Today those ideas are losing their purchase, so we are trying to find a new set of values to guide us, a new language of rights and wrongs, and a new idea of identity based not on our universal inner value or on our membership of a common culture but on our particular differences. […]
As we advance at speed into a bewildering world in which we are forced to ask the most profound questions about the limits of autonomy and what it means to be human, we may have reason to look about for the old ways and to seek wisdom in the old ideas that are, in my view, entirely timeless.
Kruger is right to say that in abandoning our Christian heritage, we will be abandoning the source of our present liberties. It is clear from the present debates about the value of unborn life, the crimes committed against trafficked women and children, and the fate of the terminally ill that Christians have an invaluable viewpoint based on a high view of the value of a human life.
In attacking identity politics, he is going after the new form of particularism that has taken hold in the West.

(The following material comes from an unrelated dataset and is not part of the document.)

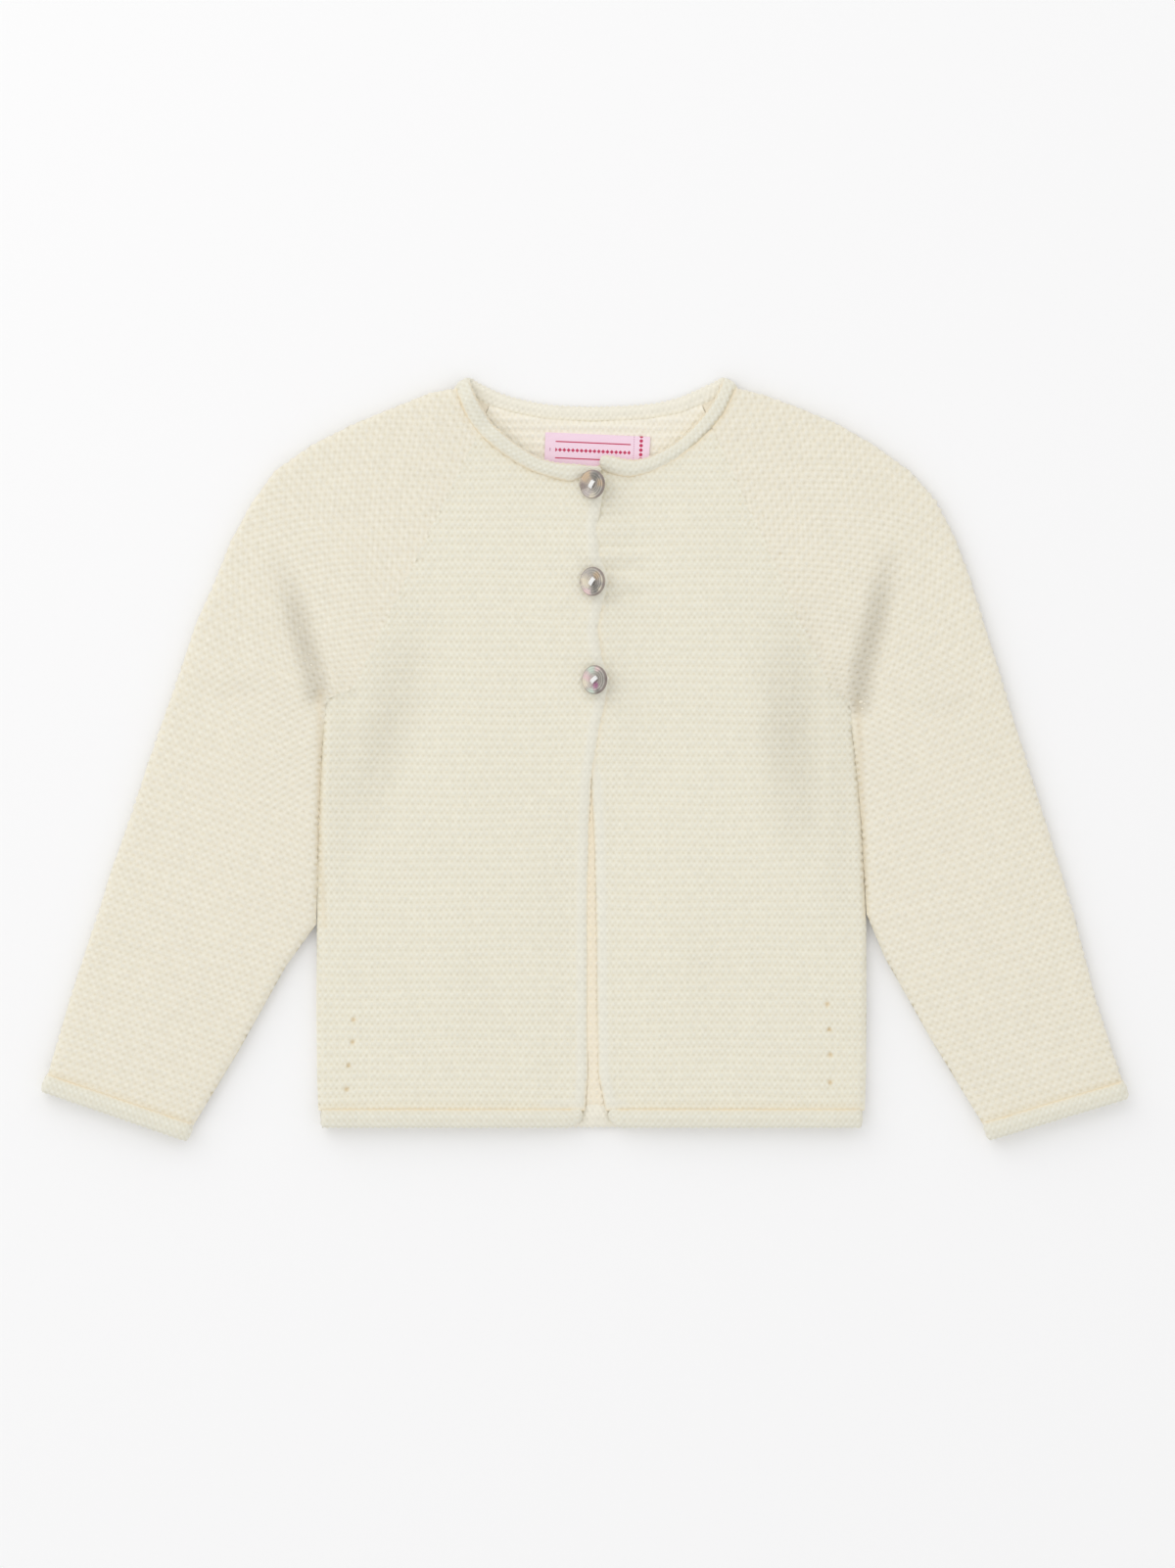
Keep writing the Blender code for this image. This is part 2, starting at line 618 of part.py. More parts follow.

Unlike localism, which ensures that the rooted will always be able to have a sense of belonging and solidarity in community, modern identity politics advocates for destroying organic communities and displacing people into rootless cosmopolitan metropolises where they are divided against each once more by an elaborate series of privileges and penalties known as the ‘intersectional hierarchy’. At best, with a strong universalist ethic, cities can become isolating or just plain dog-eat-dog.
Rather than being inclusive, this artificial cosmoculture polarises by people that their external characteristics are what matters. It looks on the outside, not the inside.
It cares not for the content of people’s characters.
It is divisive and inimitable of true culture and community.
Neither big business, big government nor Randian individualism offer any hope.
Let’s hope that Kruger is able to continue advocating for his broader vision for the local, for community and for society at large.